-- Start --

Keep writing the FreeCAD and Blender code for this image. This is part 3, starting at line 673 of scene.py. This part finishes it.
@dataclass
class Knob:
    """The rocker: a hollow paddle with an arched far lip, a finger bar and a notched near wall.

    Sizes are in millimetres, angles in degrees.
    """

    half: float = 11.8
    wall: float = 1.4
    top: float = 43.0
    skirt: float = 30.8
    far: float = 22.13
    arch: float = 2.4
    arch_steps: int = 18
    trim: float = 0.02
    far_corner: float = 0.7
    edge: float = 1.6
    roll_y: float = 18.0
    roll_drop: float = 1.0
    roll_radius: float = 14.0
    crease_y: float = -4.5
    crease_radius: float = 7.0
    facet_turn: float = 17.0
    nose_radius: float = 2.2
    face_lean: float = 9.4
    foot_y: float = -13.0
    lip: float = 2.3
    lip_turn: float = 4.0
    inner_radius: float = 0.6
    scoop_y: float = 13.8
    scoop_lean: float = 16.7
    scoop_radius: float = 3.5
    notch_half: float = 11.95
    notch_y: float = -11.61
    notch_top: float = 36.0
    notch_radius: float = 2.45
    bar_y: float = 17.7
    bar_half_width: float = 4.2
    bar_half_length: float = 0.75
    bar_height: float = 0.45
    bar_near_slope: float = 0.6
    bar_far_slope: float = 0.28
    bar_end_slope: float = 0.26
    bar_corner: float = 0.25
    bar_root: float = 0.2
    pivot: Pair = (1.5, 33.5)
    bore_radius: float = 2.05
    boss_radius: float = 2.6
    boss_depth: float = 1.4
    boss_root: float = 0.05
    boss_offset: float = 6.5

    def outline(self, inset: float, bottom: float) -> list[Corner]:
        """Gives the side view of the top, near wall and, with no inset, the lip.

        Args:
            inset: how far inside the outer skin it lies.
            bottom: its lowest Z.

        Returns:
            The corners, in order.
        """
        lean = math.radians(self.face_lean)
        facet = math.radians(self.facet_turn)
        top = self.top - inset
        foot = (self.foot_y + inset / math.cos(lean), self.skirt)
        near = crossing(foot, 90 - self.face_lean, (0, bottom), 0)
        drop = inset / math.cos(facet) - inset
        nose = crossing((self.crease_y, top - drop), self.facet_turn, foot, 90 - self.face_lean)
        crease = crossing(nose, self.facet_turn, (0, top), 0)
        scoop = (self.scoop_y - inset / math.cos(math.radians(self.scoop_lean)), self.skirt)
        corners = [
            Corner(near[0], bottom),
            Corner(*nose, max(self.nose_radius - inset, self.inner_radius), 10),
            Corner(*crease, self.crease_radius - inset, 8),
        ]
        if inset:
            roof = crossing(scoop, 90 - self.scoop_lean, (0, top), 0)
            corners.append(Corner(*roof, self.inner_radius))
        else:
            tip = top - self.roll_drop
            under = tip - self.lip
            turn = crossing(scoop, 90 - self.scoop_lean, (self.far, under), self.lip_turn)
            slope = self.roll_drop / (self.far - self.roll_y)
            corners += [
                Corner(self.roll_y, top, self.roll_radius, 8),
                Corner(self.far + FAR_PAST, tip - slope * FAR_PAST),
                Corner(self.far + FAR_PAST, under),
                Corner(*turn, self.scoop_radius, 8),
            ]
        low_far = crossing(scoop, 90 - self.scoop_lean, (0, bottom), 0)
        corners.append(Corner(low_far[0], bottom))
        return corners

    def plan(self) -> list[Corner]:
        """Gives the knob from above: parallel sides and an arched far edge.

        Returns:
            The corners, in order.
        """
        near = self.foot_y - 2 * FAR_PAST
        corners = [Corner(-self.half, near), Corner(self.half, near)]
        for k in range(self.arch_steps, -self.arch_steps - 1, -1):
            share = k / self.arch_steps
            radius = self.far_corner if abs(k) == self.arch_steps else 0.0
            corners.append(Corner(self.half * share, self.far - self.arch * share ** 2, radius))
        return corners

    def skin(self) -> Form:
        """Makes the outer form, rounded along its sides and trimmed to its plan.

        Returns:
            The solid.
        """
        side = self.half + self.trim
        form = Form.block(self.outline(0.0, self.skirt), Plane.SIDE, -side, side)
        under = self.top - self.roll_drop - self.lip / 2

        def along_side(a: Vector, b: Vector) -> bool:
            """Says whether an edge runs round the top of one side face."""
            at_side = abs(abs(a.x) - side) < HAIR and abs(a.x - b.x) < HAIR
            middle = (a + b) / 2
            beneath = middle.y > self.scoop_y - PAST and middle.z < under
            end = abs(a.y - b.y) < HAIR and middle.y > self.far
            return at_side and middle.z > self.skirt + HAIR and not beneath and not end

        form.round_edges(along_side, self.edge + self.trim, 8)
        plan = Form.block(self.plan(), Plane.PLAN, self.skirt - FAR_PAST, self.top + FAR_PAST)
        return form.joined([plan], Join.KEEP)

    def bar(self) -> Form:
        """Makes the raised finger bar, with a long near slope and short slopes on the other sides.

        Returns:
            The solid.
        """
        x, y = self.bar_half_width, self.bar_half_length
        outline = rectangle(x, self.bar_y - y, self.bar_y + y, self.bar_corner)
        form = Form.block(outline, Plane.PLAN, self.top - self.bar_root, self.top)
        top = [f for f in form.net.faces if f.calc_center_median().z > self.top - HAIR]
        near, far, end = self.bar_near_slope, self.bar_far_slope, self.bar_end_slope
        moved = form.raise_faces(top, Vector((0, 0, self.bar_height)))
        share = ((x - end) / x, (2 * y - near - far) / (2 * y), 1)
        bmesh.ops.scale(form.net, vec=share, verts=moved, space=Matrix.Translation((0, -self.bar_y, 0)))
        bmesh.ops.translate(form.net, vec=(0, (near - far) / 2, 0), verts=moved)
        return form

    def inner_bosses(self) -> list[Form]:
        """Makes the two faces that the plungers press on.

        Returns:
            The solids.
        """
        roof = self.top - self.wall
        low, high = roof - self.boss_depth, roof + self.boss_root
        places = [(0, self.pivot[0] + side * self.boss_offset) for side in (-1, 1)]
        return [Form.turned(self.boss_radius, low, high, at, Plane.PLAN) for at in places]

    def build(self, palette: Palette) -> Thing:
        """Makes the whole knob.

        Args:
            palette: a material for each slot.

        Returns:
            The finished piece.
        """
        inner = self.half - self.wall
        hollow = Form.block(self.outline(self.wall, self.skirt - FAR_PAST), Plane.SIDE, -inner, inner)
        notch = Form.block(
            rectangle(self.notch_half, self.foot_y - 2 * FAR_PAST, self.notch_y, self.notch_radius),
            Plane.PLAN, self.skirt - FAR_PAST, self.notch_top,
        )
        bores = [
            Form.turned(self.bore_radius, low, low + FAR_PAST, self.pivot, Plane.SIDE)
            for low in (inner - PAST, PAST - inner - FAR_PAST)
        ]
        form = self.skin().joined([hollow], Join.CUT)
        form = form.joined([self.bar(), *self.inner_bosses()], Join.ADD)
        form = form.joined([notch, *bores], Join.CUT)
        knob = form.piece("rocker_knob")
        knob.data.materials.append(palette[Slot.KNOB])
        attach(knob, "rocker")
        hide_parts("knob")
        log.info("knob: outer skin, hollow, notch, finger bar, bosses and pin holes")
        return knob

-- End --

WHAT THIS TASK INVOLVES → Print the material above verbatim, first line through the line containing "bottom: its lowest Z.", both included.

ANSWER TO THIS TASK →
Keep writing the FreeCAD and Blender code for this image. This is part 3, starting at line 673 of scene.py. This part finishes it.
@dataclass
class Knob:
    """The rocker: a hollow paddle with an arched far lip, a finger bar and a notched near wall.

    Sizes are in millimetres, angles in degrees.
    """

    half: float = 11.8
    wall: float = 1.4
    top: float = 43.0
    skirt: float = 30.8
    far: float = 22.13
    arch: float = 2.4
    arch_steps: int = 18
    trim: float = 0.02
    far_corner: float = 0.7
    edge: float = 1.6
    roll_y: float = 18.0
    roll_drop: float = 1.0
    roll_radius: float = 14.0
    crease_y: float = -4.5
    crease_radius: float = 7.0
    facet_turn: float = 17.0
    nose_radius: float = 2.2
    face_lean: float = 9.4
    foot_y: float = -13.0
    lip: float = 2.3
    lip_turn: float = 4.0
    inner_radius: float = 0.6
    scoop_y: float = 13.8
    scoop_lean: float = 16.7
    scoop_radius: float = 3.5
    notch_half: float = 11.95
    notch_y: float = -11.61
    notch_top: float = 36.0
    notch_radius: float = 2.45
    bar_y: float = 17.7
    bar_half_width: float = 4.2
    bar_half_length: float = 0.75
    bar_height: float = 0.45
    bar_near_slope: float = 0.6
    bar_far_slope: float = 0.28
    bar_end_slope: float = 0.26
    bar_corner: float = 0.25
    bar_root: float = 0.2
    pivot: Pair = (1.5, 33.5)
    bore_radius: float = 2.05
    boss_radius: float = 2.6
    boss_depth: float = 1.4
    boss_root: float = 0.05
    boss_offset: float = 6.5

    def outline(self, inset: float, bottom: float) -> list[Corner]:
        """Gives the side view of the top, near wall and, with no inset, the lip.

        Args:
            inset: how far inside the outer skin it lies.
            bottom: its lowest Z.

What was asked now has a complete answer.